Passing her eyes over the email she tried not to groan too loudly, she didn't normally read her emails until 1:40, half way through her lunch break it was a somewhat routine occasion, but when the subject of the email indicated a trip away she couldn't help but break her usual date with her inbox and open it at 10am. However, by doing so she wish she had held off, Jayne Grayson was one woman who could get Connie to squirm in her seat, she hated to admit it but the thought of Jayne getting one better over her she hated. The start of the email was very persuading two weeks for a conference in Paris, who was she to decline until she read the CC and it included Michael Spence. Conferences were usually just an occasion where she turned up at the first meeting and never bothered going to a second; then pampered herself for the remainder of the gestation away. Knowing that the main competitors for the director of surgery post were to be joining her meant that she couldn't even attempt to sneak away- her decision to turn up or not at every meeting would all go to getting the job she desired.
Then she thought, two weeks with 3 men, two of which would do anything to get her on her back, into bed with them and making her scream could be fun. She knew only one of them would succeed; only one of them ever had; only one ever would. She enjoyed playing them like pawns in her game, she was the queen, the best piece on the board she could go anywhere in her life and do it quickly, taking out many people on the way however they were spare parts that had very little where to go, one step at a time. She laughed softly at this thought; the only person who understood her as she understood herself was going on this conference with her, that's if they agreed to it, which she most certainly hoped they did.

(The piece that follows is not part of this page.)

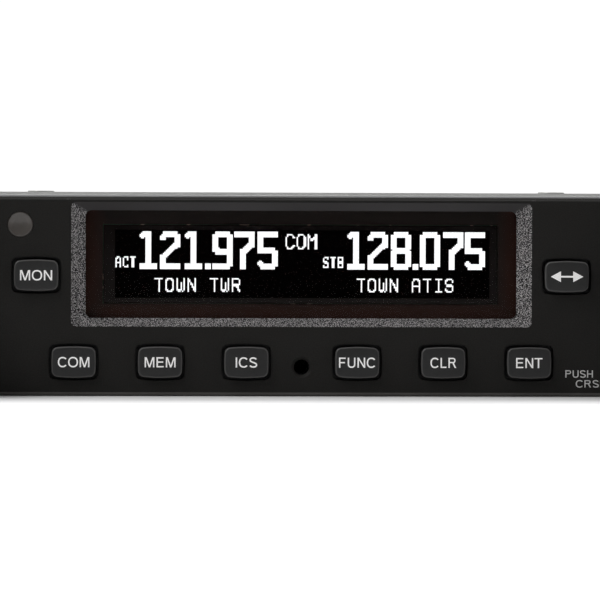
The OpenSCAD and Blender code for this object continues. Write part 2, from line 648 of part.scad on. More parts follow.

She liked the games with one, the sneaking about and the challenge of keeping quiet knowing that if anybody knew about what they did behind the closed doors of the linen cupboard it would blow both of their chances of this job and no doubt the ones they posses now, as well as the games they played at home in the privacy of their bedroom when her daughter was most definitely asleep. The other man in this competition she liked playing, playing him as a fool, stringing him along making him believe he had a chance when realistically he had no hope in hell of winning her.
Connie Beauchamp loved games, but they're always better when you win. It doesn't matter if they're the games she played as a child or those she now plays in the bedroom with the current object of her affections. This job was a game and Connie Beauchamp planned on winning it.